Each Treasury Note could be redeemed for either gold or silver coins, depending on the Treasury Secretary’s preference. Though a $500 version was planned, it never entered production beyond sample copies.
Collectors distinguish the 1890 series by its deep green reverse, while the 1891 series features a simpler green‑and‑white design. The 1890 notes are rarer and thus command higher prices in the numismatic market.
1 1974 Aluminum Cent

When copper prices spiked in 1973, the United States Mint explored cheaper alternatives and settled on aluminum. In 1974, raw aluminum alloy traveled from the Philadelphia Mint to Denver for shaping, then back to Philadelphia for stamping.
Although the Denver facility wasn’t authorized to produce any coins, an assistant superintendent seized the opportunity to strike a single aluminum cent, marked with a “D” to indicate Denver origin.

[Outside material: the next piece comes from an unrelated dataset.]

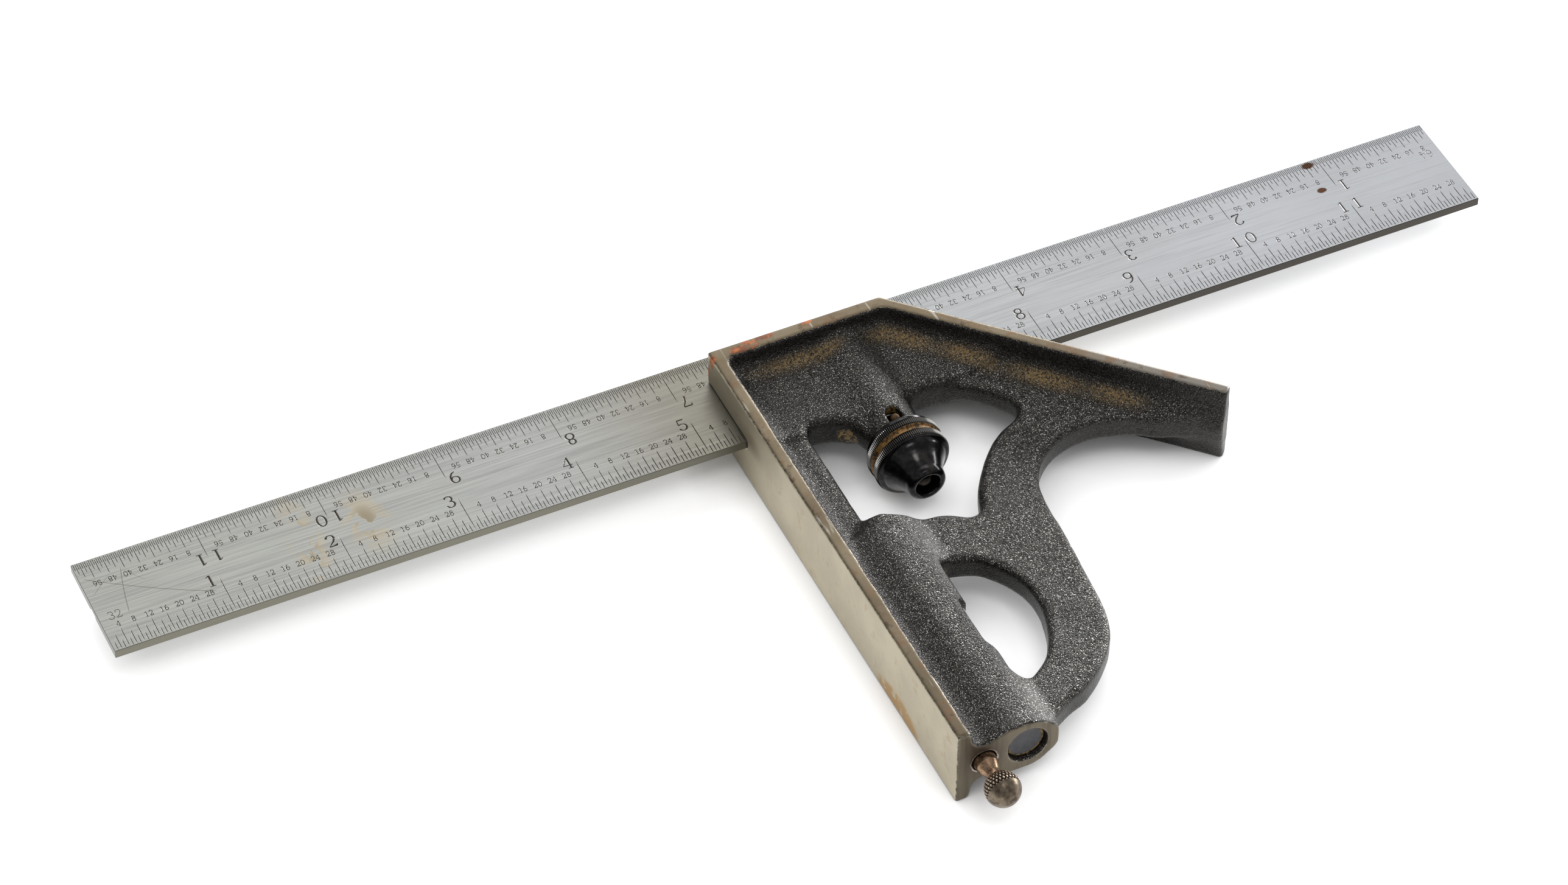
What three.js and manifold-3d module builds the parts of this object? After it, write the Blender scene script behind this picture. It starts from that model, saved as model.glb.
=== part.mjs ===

Philadelphia later minted roughly 1.5 million aluminum cents, distributing a handful to members of Congress as samples. However, Congress balked at authorizing the new metal, citing concerns from the vending‑machine industry that aluminum would jam their equipment.
Most of the experimental coins were melted down, but at least fifteen remain unaccounted for, residing with legislators who never returned their samples. The rogue “D” cent resurfaced when its creator’s son, Harry Edmond Lawrence, handed it back to the Mint after his father’s death.